Crítica: Ninguém Está Olhando (Nadie Nos Mira)
Um dos paradoxos da cultura contemporânea é a sensação de que, embora conectados, facebookados, instagramados e outras internetices mais, estamos cada vez mais isolados. Hoje, somos ilhas separadas por mares de redes. Ninguém Está Olhando, de Julia Solomonoff, um filme argentino e multiculturalmente coproduzido (Espanha, Brasil, Colômbia e Estados Unidos) se constrói a partir dessa questão, a do exilio pós-moderno.
Nico (Guillermo Pfening) é um ator argentino frustrado com a carreira desestimulante na TV em um papel medíocre e com o relacionamento com Martín (Rafael Ferro), produtor da telenovela, casado e pai de família, que jamais assumirá o afeto homossexual. Ele embarca então para Nova Iorque, em busca de novos rumos profissionais e interiores. No entanto, seu american dream toma uns tapas todos os dias. Loiro, ele foge do estereótipo do latino e, preso a seu sotaque, ele também não serve para nenhum outro papel. Para sobreviver, ele faz bicos e trabalha como babá do filho de uma amiga. Na maior metrópole do mundo, ninguém olha para Nico, nem ele próprio.
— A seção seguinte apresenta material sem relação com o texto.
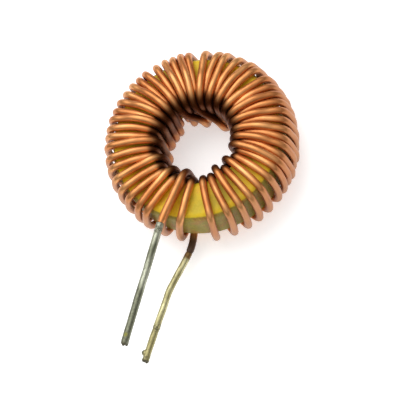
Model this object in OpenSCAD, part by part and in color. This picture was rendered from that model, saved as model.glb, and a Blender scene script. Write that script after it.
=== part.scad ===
// Toroidal inductor: a ring core wound with one length of enamelled copper wire.
// Z is the axis of the core. The origin lies on that axis, in the plane that the winding rests on.
// The wire comes in under the core, goes up through the bore, out over the top, down the side and
// in again underneath, once for each turn, and after the last pass it leaves over the top.
// Its two ends run out along -Y as leads, one above the other, and are coated with solder.

/* [Core] */
// Outer diameter of the core
core_od = 17.5; // [14.5:0.1:21]
// Diameter of the hole through the core
core_id = 9.4; // [7.8:0.1:11.3]
// Height of the core
core_h = 4.83; // [4:0.01:5.8]
// Radius of the core's rounded edges
core_edge_r = 0.8; // [0.4:0.05:1]

/* [Winding] */
// Diameter of the wire over its enamel
wire_d = 0.7; // [0.55:0.01:0.84]
// Space between a turn and what it lies on or beside
wire_gap = 0.02; // [0.01:0.01:0.05]
// Number of times the wire passes through the bore
turns = 49; // [40:1:59]
// How far a turn bows away from the flats and the side of the core
bow = 0.22; // [0:0.01:0.3]
// How far a turn stands off round the outer edges of the core
rim_rise = 0.18; // [0:0.01:0.3]
// How far the two loosest turns, which are near the end, stand off at the mouth of the bore
mouth_rise = 0.65; // [0:0.05:0.8]
// Angle that a side pass drifts on its way down, away from the leads
side_lean = 2.5; // [0:0.5:5]
// Further drift of the side passes beside the leads
lead_pull = 4.5; // [0:0.5:6]
// Angle that a turn riding on two others leans over at the top of the bore
rider_lean = 2; // [0:0.5:3]

/* [Leads] */
// Thickness of the enamel, which is taken off under the solder
enamel = 0.025; // [0.01:0.005:0.04]
// Thickness of the solder on a lead, from the bare copper out
solder = 0.065; // [0.05:0.005:0.12]
// Space between the copper and the solder that coats it
solder_gap = 0.01; // [0.005:0.005:0.02]
// Sideways place of the start lead's straight end
start_x = 0.72; // [0:0.02:2]
// Length of unsoldered wire on the start lead, beyond the winding
start_bare_len = 1.25; // [1:0.05:3]
// Angle of the start lead's slanting stretch
start_slant = 9.5; // [2:0.5:15]
// Length of the start lead's slanting stretch
start_slant_len = 4.4; // [2:0.1:6]
// Length of the start lead's straight end
start_straight_len = 7.6; // [4:0.1:12]
// Angle that the finish lead leaves the winding at
finish_rim_angle = 269.3; // [268:0.1:272]
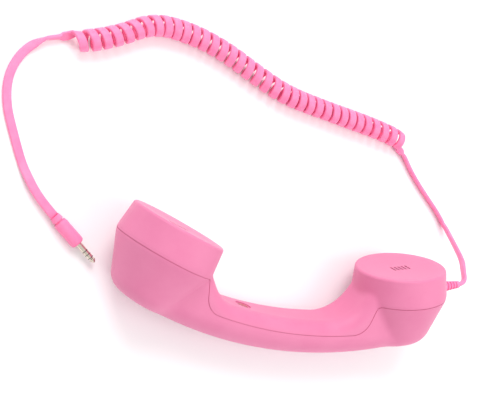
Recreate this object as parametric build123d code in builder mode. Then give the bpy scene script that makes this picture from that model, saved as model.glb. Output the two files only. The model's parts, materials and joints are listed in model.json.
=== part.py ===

Embora parta de um plot bastante promissor, a sensação que o filme deixa, em sua 1h42m, é a de que, apesar de alguns momentos de fôlego, ele não consegue decolar totalmente. Tocando em pontos nevrálgicos de nossos tempos, como a questão da imigração, a produção parece muito mais fazer voos panorâmicos (visualmente muito bonitos) do que dar zoom em qualquer ponto.
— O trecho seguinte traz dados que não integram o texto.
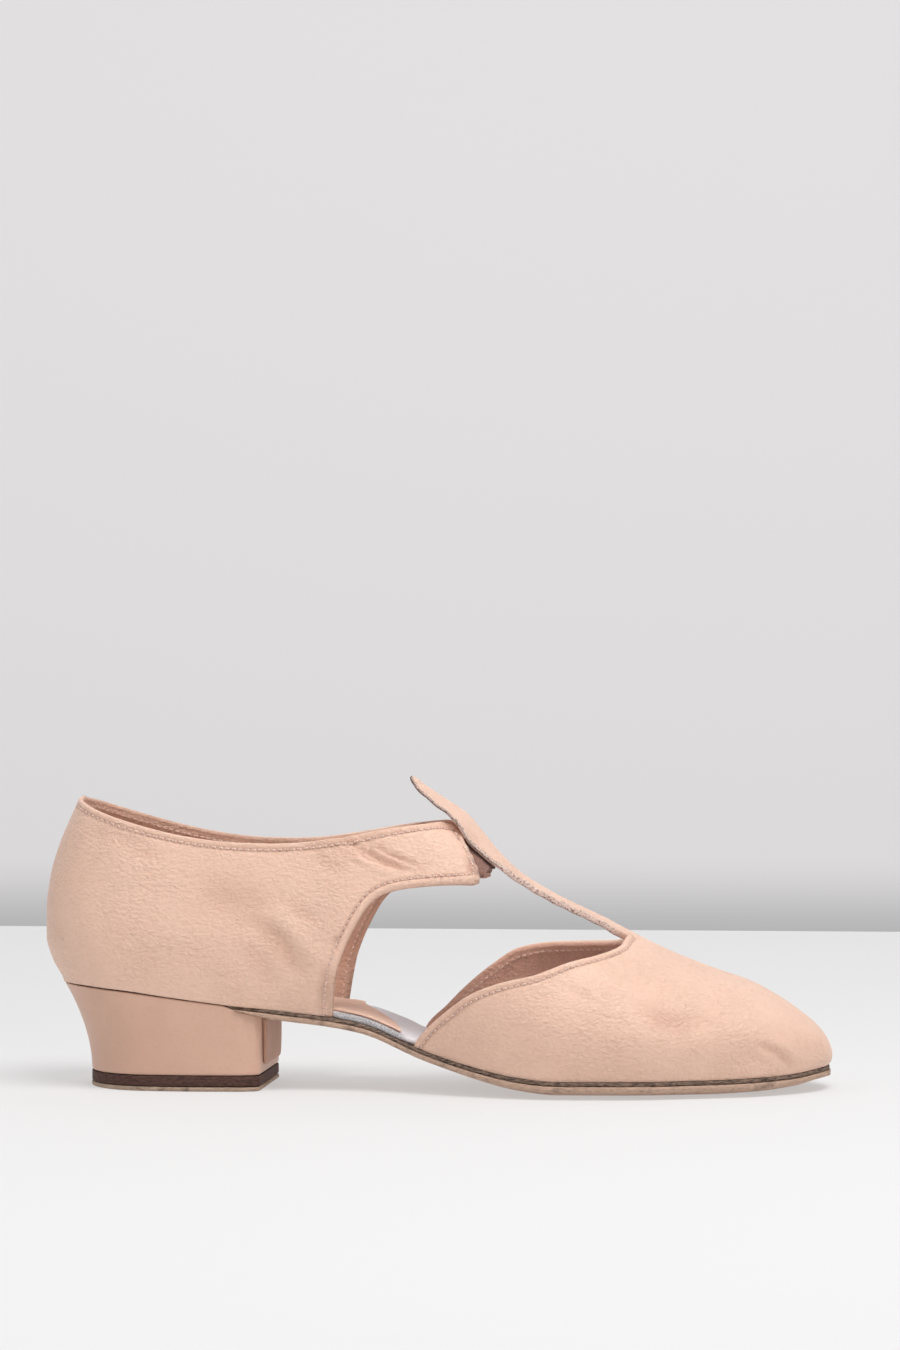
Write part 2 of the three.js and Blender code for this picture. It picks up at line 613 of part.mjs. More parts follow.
const flapSolid = toSolid(flapGeometry);

// Finishes
const peachLeather = { color: '#e9c2a8', roughness: 0.55, metalness: 0 };
const liningLeather = { color: '#d8ad97', roughness: 0.7, metalness: 0 };
const pieces = [
  ['outsole', outsoleSolid, { color: '#c8a88c', roughness: 0.8, metalness: 0 }],
  ['midsole', midsoleSolid, { color: '#3b2a24', roughness: 0.8, metalness: 0 }],
  ['insole', insoleSolid, { color: '#e2dde2', roughness: 0.7, metalness: 0 }],
  ['heel_sock', sockSolid, { color: '#e3bba4', roughness: 0.65, metalness: 0 }],
  ['vamp', vampSolid, peachLeather],
  ['quarter', quarterSolid, peachLeather],
  ['elastic', elasticSolid, { color: '#b98a7c', roughness: 0.85, metalness: 0 }],
  ['tab_keeper', keeperSolid, liningLeather],
  ['heel_block', heelSolid, { color: '#d6ab94', roughness: 0.5, metalness: 0 }],
  ['heel_breast_flap', flapSolid, { color: '#a98577', roughness: 0.6, metalness: 0 }],
  ['heel_lift', liftSolid, { color: '#4a2b24', roughness: 0.6, metalness: 0 }],
  ['heel_tip', heelTipSolid, { color: '#b99a80', roughness: 0.85, metalness: 0 }],
];

const group = new THREE.Group();
for (const [name, piece, finish] of pieces) {
  const made = piece.getMesh();
  const geometry = new THREE.BufferGeometry();
  geometry.setAttribute('position', new THREE.Float32BufferAttribute(made.vertProperties, 3));
  geometry.setIndex(Array.from(made.triVerts));
  geometry.computeVertexNormals();
  const mesh = new THREE.Mesh(geometry, new THREE.MeshStandardMaterial(finish));
  mesh.name = name;
  group.add(mesh);
}

// The origin is under the middle of the shoe's box.
const box = new THREE.Box3().setFromObject(group);
group.position.set(-(box.min.x + box.max.x) / 2, -(box.min.y + box.max.y) / 2, -box.min.z);

export default group;
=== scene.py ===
import bmesh
import bpy
import numpy as np
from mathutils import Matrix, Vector


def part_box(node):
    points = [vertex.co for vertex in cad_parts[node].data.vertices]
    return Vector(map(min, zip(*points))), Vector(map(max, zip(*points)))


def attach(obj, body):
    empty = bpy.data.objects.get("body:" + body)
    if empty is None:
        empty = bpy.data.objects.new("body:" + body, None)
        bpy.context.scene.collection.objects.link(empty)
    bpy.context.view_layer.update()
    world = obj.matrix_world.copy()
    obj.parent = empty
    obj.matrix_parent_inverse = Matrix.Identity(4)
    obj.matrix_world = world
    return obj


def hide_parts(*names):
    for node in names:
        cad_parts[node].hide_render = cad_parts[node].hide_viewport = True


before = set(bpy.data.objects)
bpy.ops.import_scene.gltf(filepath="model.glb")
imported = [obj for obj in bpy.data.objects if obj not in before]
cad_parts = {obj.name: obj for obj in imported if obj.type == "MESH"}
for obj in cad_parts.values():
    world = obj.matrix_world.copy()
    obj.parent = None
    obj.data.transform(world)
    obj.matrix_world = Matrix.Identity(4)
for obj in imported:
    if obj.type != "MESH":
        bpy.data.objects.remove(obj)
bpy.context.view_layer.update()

# VAMP. The forepart of a right-foot dance sandal: one piece of thin, soft peach leather with a leather
# lining, wiped over the last and caught under the edge of the insole. Its throat edge is turned and stitched.

# Sizes in millimetres. X runs from the back of the heel to the toe, Y to the inner side, Z up from the floor.
sole_length = 251.3
ball_width = 78
heel_height = 32
toe_spring = 4.2
tread_dish = 2.6
back_height = 58.4
instep_rise = 72
toe_overhang = 1.7
heel_round_length = 30
heel_round_power = 2.1
toe_round_length = 70
toe_round_power = 2.2
toe_box_length = 30
toe_box_power = 2.0
upper_wall = 2.0
seam_offset = 2.4
turned_edge_radius = 0.8
lining_edge = 0.35
seam_width = 0.42
raw_edge = 0.22
far_from_edge = 9.0
seam_gap = 0.3
outsole_thickness = 1.5
midsole_thickness = 1.0
heel_breast = 72.5

# The shoe's sizes are moved to the frame by the place of the flap on the heel's front face.
flap_low, flap_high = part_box("heel_breast_flap")
to_frame = np.array([flap_low.x * 1000 - heel_breast - seam_gap, (flap_low.y + flap_high.y) * 500, 0])


def rows(names, *values):
    """A table: one dictionary of named sizes for each row."""
    return [dict(zip(names.split(), row)) for row in values]


def column(table, key, row="at"):
    """A smooth curve through one column of a table that never swings past its rows."""
    places = np.array([entry[row] for entry in table], float)
    values = np.array([entry[key] for entry in table], float)
    steps = np.diff(values) / np.diff(places)
    slopes = np.zeros(len(table))
    same_way = steps[:-1] * steps[1:] > 0
    total = np.where(same_way, steps[:-1] + steps[1:], 1)
    slopes[1:-1] = np.where(same_way, 2 * steps[:-1] * steps[1:] / total, 0)

    def curve(place):
        place = np.clip(place, places[0], places[-1])
        k = np.clip(np.searchsorted(places, place, side="right") - 1, 0, len(table) - 2)
        width = places[k + 1] - places[k]
        t = (place - places[k]) / width
        start = (1 + 2 * t) * (1 - t) ** 2 * values[k] + t * (1 - t) ** 2 * width * slopes[k]
        return start + t * t * (3 - 2 * t) * values[k + 1] - t * t * (1 - t) * width * slopes[k + 1]

    return curve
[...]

A grande alma do filme está no trabalho de Guillermo Pfening. Seu Nico é construído de forma extremamente adequada, cuidadosa mesmo. Ajudado pelos bem cuidados planos e pela fotografia ricamente plástica de Lucio Bonelli, o ator consegue dar conta do arco dramático de sua personagem. É bonito ver como ele consegue até mesmo, sem precisar recorrer a recursos exagerados, imprimir na tela a transformação de Nico, interna, mas revelando-se até mesmo fisicamente. Um belíssimo trabalho de ator.
Também se destaca o interessante jogo que o roteiro faz com a noção de língua, pertencimento e isolamento. Uma cena extremamente bem pensada, por exemplo, transforma a diferenciação entre ser/estar, inexistente em língua inglesa, em uma rica metáfora para se pensar na sensação de deslocamento experimentada pelos imigrantes. Embora, no geral, o roteiro mostre-se apenas apropriado, este e alguns outros momentos dão uma sacudida na apatia que, infelizmente, insiste em se mostrar em vários períodos da exibição.
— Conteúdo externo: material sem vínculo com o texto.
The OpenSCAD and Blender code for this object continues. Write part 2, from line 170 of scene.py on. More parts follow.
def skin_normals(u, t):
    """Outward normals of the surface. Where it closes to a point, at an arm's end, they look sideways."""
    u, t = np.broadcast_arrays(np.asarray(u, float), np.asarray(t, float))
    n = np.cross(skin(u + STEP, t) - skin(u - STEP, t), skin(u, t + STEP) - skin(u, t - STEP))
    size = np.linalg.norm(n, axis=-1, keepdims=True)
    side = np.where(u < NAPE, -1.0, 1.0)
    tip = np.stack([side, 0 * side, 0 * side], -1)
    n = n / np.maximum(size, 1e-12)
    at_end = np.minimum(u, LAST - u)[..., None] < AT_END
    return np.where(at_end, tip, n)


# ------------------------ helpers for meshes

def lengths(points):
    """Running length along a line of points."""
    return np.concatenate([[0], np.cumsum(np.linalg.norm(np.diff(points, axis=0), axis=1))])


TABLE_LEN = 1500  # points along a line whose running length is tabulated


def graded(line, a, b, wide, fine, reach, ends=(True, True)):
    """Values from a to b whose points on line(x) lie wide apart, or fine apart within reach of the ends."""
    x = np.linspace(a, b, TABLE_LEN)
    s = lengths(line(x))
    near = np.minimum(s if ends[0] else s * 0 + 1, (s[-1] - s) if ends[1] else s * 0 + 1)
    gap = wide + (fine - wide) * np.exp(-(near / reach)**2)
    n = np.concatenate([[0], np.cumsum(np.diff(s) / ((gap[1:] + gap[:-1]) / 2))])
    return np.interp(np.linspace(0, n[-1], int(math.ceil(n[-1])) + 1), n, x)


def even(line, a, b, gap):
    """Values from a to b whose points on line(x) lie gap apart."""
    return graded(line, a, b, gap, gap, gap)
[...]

No fim, Ninguém Está Olhando é um filme bonito de ver, relevante no levantamento de certas questões e multicultural, o que sempre carrega um mérito grande em tempos como os nossos. Eu só desejaria que sua pegada blasé new yorker tivesse dançado um tango mais trágico com a pegada soco no estomago tão característica do excelente cinema argentino atual.